The positioning of the forearm as it lays back in external rotation matters significantly when we’re talking about how forces are distributed along the elbow, since the muscles in the medial forearm attach directly to the structures in the elbow that are frequently injured (UCL, olecranon, etc).
Additionally, through and at ball release, an actively contracted pronator-flexor mass can reduce ball velocity and increase braking forces, which will reduce kinetics around the elbow joint at possibly critical points in the delivery, perhaps reducing the load the UCL and the distal elbow takes on.
Problem #4: Fitness, Always Overlooked
Fitness of the arm and elbow contributes to protecting a pitcher’s elbow and is always the major component that is left out in these articles, because it’s way cooler to talk about pitching mechanics and how you can optimize them for better velocity and durability.

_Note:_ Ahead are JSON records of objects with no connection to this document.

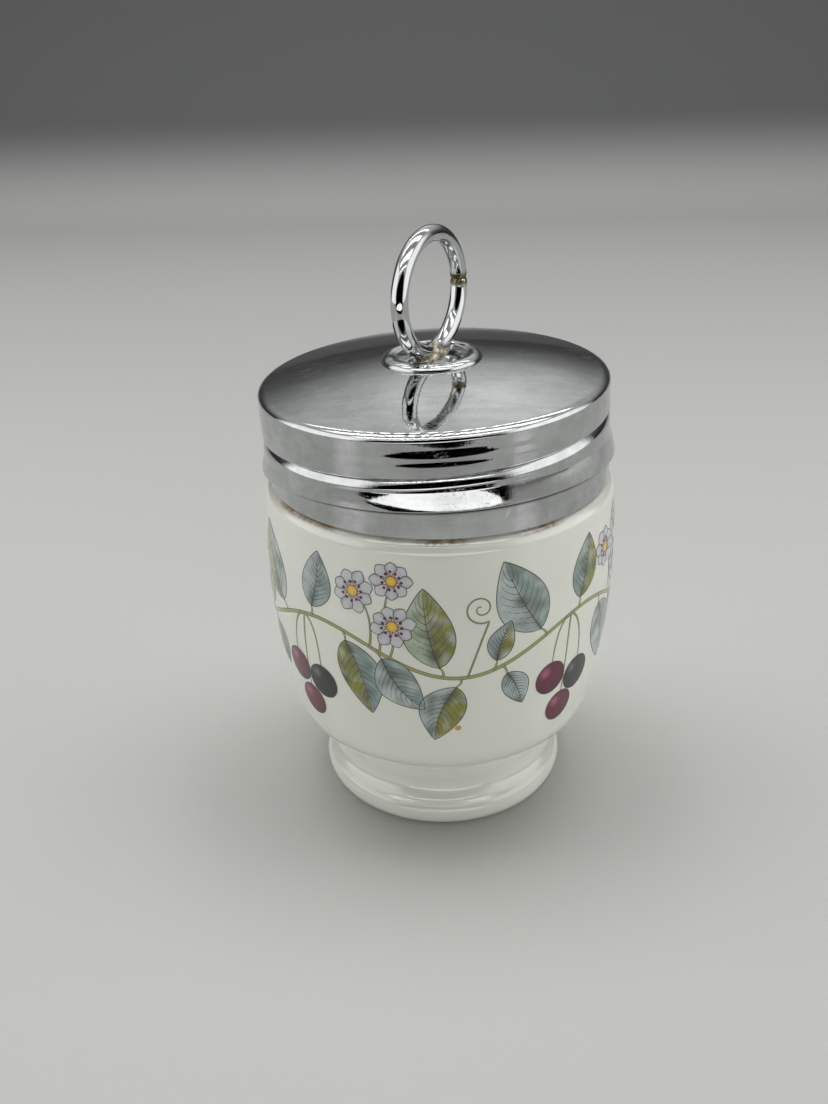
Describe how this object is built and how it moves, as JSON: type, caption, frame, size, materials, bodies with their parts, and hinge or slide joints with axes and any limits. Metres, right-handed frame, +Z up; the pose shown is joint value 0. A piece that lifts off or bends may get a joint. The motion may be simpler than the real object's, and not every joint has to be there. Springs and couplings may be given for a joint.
{
  "type": "porcelain egg coddler",
  "caption": "Footed porcelain egg cup with a moulded neck thread, closed by a pressed metal screw lid that carries an upright wire lifting ring.",
  "frame": {"origin": "centre of the foot's resting face, on the axis that cup, thread and lid share", "axes": "+Z up along the axis of the cup; the lifting ring stands in the XZ plane, so its hole runs along Y"},
  "size_m": [0.0738, 0.0738, 0.1226],
  "materials": {
    "glazed_porcelain": "gloss glaze, cream white",
    "seal_rubber": "matt, pale grey",
    "chromed_cap": "bright plate with light scuffs",
    "chromed_plate": "bright plate",
    "solder": "dull, uneven",
    "chromed_ring": "bright plate"
  },
  "bodies": {
    "cup": {"cup": "glazed_porcelain"},
    "seal": {"lid_seal": "seal_rubber"},
    "lid": {"lid_cap": "chromed_cap", "ring_plate": "chromed_plate", "ring_solder": "solder", "lifting_ring": "chromed_ring"}
  },
  "joints": [
    {"name": "lid_rise", "type": "slide", "parent": "cup", "child": "seal", "axis": [0, 0, 1], "range_m": [0, 0.018]},
    {"name": "lid_turn", "type": "hinge", "parent": "seal", "child": "lid", "pos_m": [0, 0, 0.0739], "axis": [0, 0, 1], "range_deg": [0, 1080]}
  ],
  "couplings": [
    {"joint": "lid_rise", "follows": "lid_turn", "m_per_rad": 0.00095493}
  ]
}
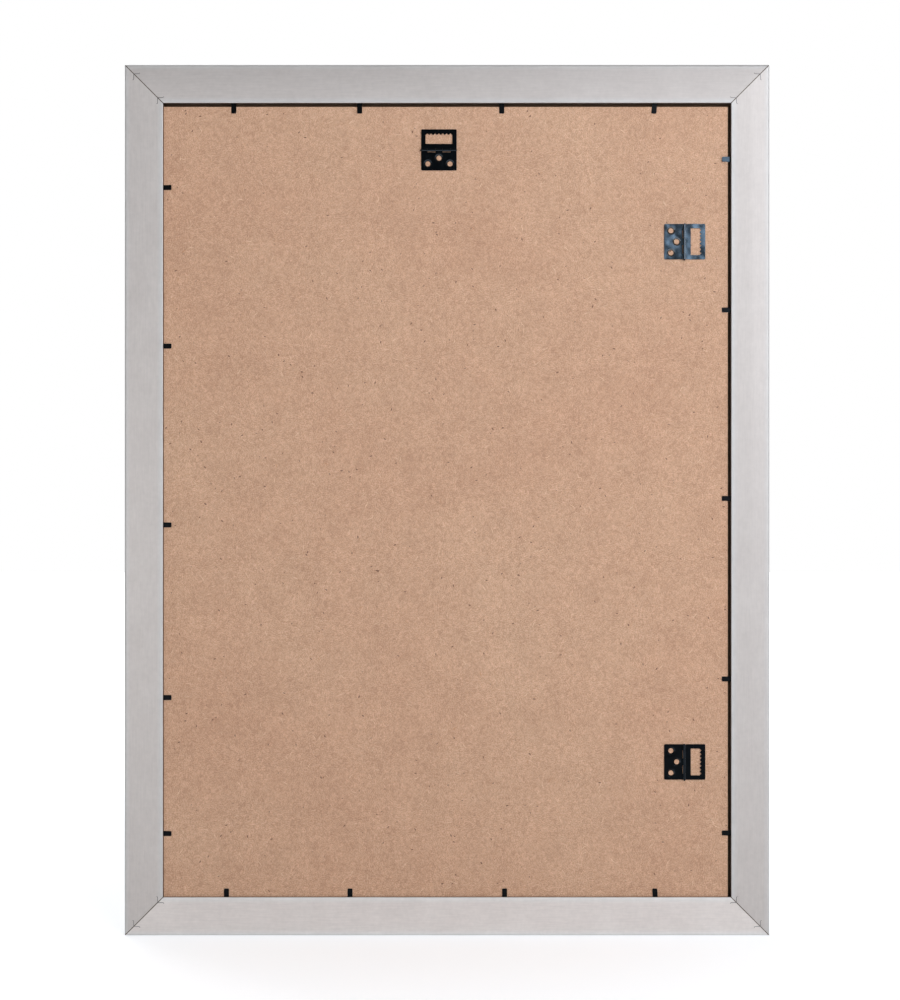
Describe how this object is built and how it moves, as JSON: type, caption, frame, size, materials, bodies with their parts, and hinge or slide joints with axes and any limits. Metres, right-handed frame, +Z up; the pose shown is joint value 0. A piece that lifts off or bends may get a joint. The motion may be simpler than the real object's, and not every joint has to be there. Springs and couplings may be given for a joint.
{
  "type": "picture frame",
  "caption": "Wall picture frame with mitred foil-wrapped moulding, glazing, a hardboard back held by bendable points, and hinged sawtooth hangers.",
  "frame": {"origin": "centre of the frame's bounding box: the middle of its height, width and depth", "axes": "+Z up as it hangs in portrait, -Y the way the picture faces, +Y the back with the hangers, X across the width"},
  "size_m": [0.571, 0.017, 0.771],
  "materials": {
    "silver_foil": "satin metallised foil with fine lengthwise streaks, wrapped on the moulding",
    "moulding_core": "raw brown fibreboard, planed",
    "nail_steel": "bare spring steel, darkened",
    "black_steel": "black oxide strip steel",
    "blued_steel": "stamped steel, glossy blue-black",
    "pin_steel": "drawn wire, blue-black",
    "glass": "clear float glass",
    "paper": "plain matt sheet",
    "hardboard": "sanded hardboard, light brown with fine dark flecks"
  },
  "bodies": {
    "frame": {"point_shanks_top": "black_steel", "point_shanks_right": "black_steel", "point_shanks_bottom": "black_steel", "point_shanks_left": "black_steel", "v_nails_top_left": "nail_steel", "v_nails_top_right": "nail_steel", "v_nails_bottom_right": "nail_steel", "v_nails_bottom_left": "nail_steel", "rail_top": "moulding_core", "foil_top": "silver_foil", "rail_right": "moulding_core", "foil_right": "silver_foil", "rail_bottom": "moulding_core", "foil_bottom": "silver_foil", "rail_left": "moulding_core", "foil_left": "silver_foil", "hanger_top_plate": "blued_steel", "hanger_top_pin": "pin_steel", "hanger_side_upper_plate": "blued_steel", "hanger_side_upper_pin": "pin_steel", "hanger_side_lower_plate": "blued_steel", "hanger_side_lower_pin": "pin_steel", "glazing": "glass", "insert_sheet": "paper", "backing_board": "hardboard"},
    "point_top_1": {"point_top_1": "black_steel"},
    "point_top_2": {"point_top_2": "black_steel"},
    "point_top_3": {"point_top_3": "black_steel"},
    "point_top_4": {"point_top_4": "black_steel"},
    "point_right_1": {"point_right_1": "black_steel"},
    "point_right_2": {"point_right_2": "black_steel"},
    "point_right_3": {"point_right_3": "black_steel"},
    "point_right_4": {"point_right_4": "black_steel"},
    "point_right_5": {"point_right_5": "black_steel"},
    "point_bottom_1": {"point_bottom_1": "black_steel"},
    "point_bottom_2": {"point_bottom_2": "black_steel"},
    "point_bottom_3": {"point_bottom_3": "black_steel"},
    "point_bottom_4": {"point_bottom_4": "black_steel"},
    "point_left_1": {"point_left_1": "black_steel"},
    "point_left_2": {"point_left_2": "black_steel"},
    "point_left_3": {"point_left_3": "black_steel"},
    "point_left_4": {"point_left_4": "black_steel"},
    "point_left_5": {"point_left_5": "black_steel"},
    "hanger_top_sawtooth": {"hanger_top_sawtooth": "blued_steel"},
    "hanger_side_upper_sawtooth": {"hanger_side_upper_sawtooth": "blued_steel"},
    "hanger_side_lower_sawtooth": {"hanger_side_lower_sawtooth": "blued_steel"}
  },
  "joints": [
    {"name": "point_top_1_bend", "type": "hinge", "parent": "frame", "child": "point_top_1", "pos_m": [0.189, 0.00555, 0.35126], "axis": [1, 0, 0], "range_deg": [0, 90]},
    {"name": "point_top_2_bend", "type": "hinge", "parent": "frame", "child": "point_top_2", "pos_m": [0.0775, 0.00555, 0.35126], "axis": [1, 0, 0], "range_deg": [0, 90]},
    {"name": "point_top_3_bend", "type": "hinge", "parent": "frame", "child": "point_top_3", "pos_m": [-0.0485, 0.00555, 0.35126], "axis": [1, 0, 0], "range_deg": [0, 90]},
    {"name": "point_top_4_bend", "type": "hinge", "parent": "frame", "child": "point_top_4", "pos_m": [-0.184, 0.00555, 0.35126], "axis": [1, 0, 0], "range_deg": [0, 90]},
    {"name": "point_right_1_bend", "type": "hinge", "parent": "frame", "child": "point_right_1", "pos_m": [-0.25126, 0.00555, 0.302], "axis": [0, 0, 1], "range_deg": [-9, 81]},
    {"name": "point_right_2_bend", "type": "hinge", "parent": "frame", "child": "point_right_2", "pos_m": [-0.25126, 0.00555, 0.1685], "axis": [0, 0, 1], "range_deg": [0, 90]},
    {"name": "point_right_3_bend", "type": "hinge", "parent": "frame", "child": "point_right_3", "pos_m": [-0.25126, 0.00555, 0.0015], "axis": [0, 0, 1], "range_deg": [0, 90]},
    {"name": "point_right_4_bend", "type": "hinge", "parent": "frame", "child": "point_right_4", "pos_m": [-0.25126, 0.00555, -0.1585], "axis": [0, 0, 1], "range_deg": [0, 90]},
    {"name": "point_right_5_bend", "type": "hinge", "parent": "frame", "child": "point_right_5", "pos_m": [-0.25126, 0.00555, -0.295], "axis": [0, 0, 1], "range_deg": [0, 90]},
    {"name": "point_bottom_1_bend", "type": "hinge", "parent": "frame", "child": "point_bottom_1", "pos_m": [-0.1845, 0.00555, -0.35126], "axis": [-1, 0, 0], "range_deg": [0, 90]},
    {"name": "point_bottom_2_bend", "type": "hinge", "parent": "frame", "child": "point_bottom_2", "pos_m": [-0.051, 0.00555, -0.35126], "axis": [-1, 0, 0], "range_deg": [0, 90]},
    {"name": "point_bottom_3_bend", "type": "hinge", "parent": "frame", "child": "point_bottom_3", "pos_m": [0.086, 0.00555, -0.35126], "axis": [-1, 0, 0], "range_deg": [0, 90]},
    {"name": "point_bottom_4_bend", "type": "hinge", "parent": "frame", "child": "point_bottom_4", "pos_m": [0.1955, 0.00555, -0.35126], "axis": [-1, 0, 0], "range_deg": [0, 90]},
    {"name": "point_left_1_bend", "type": "hinge", "parent": "frame", "child": "point_left_1", "pos_m": [0.25126, 0.00555, -0.2955], "axis": [0, 0, -1], "range_deg": [0, 90]},
    {"name": "point_left_2_bend", "type": "hinge", "parent": "frame", "child": "point_left_2", "pos_m": [0.25126, 0.00555, -0.175], "axis": [0, 0, -1], "range_deg": [0, 90]},
    {"name": "point_left_3_bend", "type": "hinge", "parent": "frame", "child": "point_left_3", "pos_m": [0.25126, 0.00555, -0.022], "axis": [0, 0, -1], "range_deg": [0, 90]},
    {"name": "point_left_4_bend", "type": "hinge", "parent": "frame", "child": "point_left_4", "pos_m": [0.25126, 0.00555, 0.1365], "axis": [0, 0, -1], "range_deg": [0, 90]},
    {"name": "point_left_5_bend", "type": "hinge", "parent": "frame", "child": "point_left_5", "pos_m": [0.25126, 0.00555, 0.277], "axis": [0, 0, -1], "range_deg": [0, 90]},
    {"name": "hanger_top_hinge", "type": "hinge", "parent": "frame", "child": "hanger_top_sawtooth", "pos_m": [0.0072, 0.00668, 0.3099], "axis": [-1, 0, 0], "range_deg": [0, 180]},
    {"name": "hanger_side_upper_hinge", "type": "hinge", "parent": "frame", "child": "hanger_side_upper_sawtooth", "pos_m": [-0.2102, 0.00668, 0.229], "axis": [0, 0, -1], "range_deg": [0, 180]},
    {"name": "hanger_side_lower_hinge", "type": "hinge", "parent": "frame", "child": "hanger_side_lower_sawtooth", "pos_m": [-0.2102, 0.00668, -0.232], "axis": [0, 0, -1], "range_deg": [0, 180]}
  ]
}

However, it’s obvious to anyone that if you have a stronger and better-conditioned arm, you’ll generally suffer less injuries.
We treat pitchers – especially youth pitchers – with kid gloves, telling them to get tons of rest and to not work out very hard. Then you send the kids into pitch where they experience massive forces around the elbow and shoulder, and the treatment is to rest and rest until the next time you pitch.
This is stupid for any number of reasons.
Curveballs require the most stability around the elbow to throw properly, and this fitness factor can be improved through exercises in the weight room and in the pitching tunnel without throwing baseballs at maximal loads. A simple example would be kneeling 2 lb. iron ball tosses into a wall:
Loss of joint stability can cause further breakdowns in the delivery on the mound or can alter how forces are distributed on the soft tissue of the elbow, so…
Conclusion: Curveballs Can Be More Risky
So do curveballs hurt your arm? Curveballs can absolutely be more risky, but it’s not just a mechanical factor. It’s a multivariate problem that isn’t easy to distill into a single talking point. Pitchers must be strong, well-conditioned in the right areas (endurance is specific to the task, so running a bunch of poles is useless), and have repeatable solid mechanics.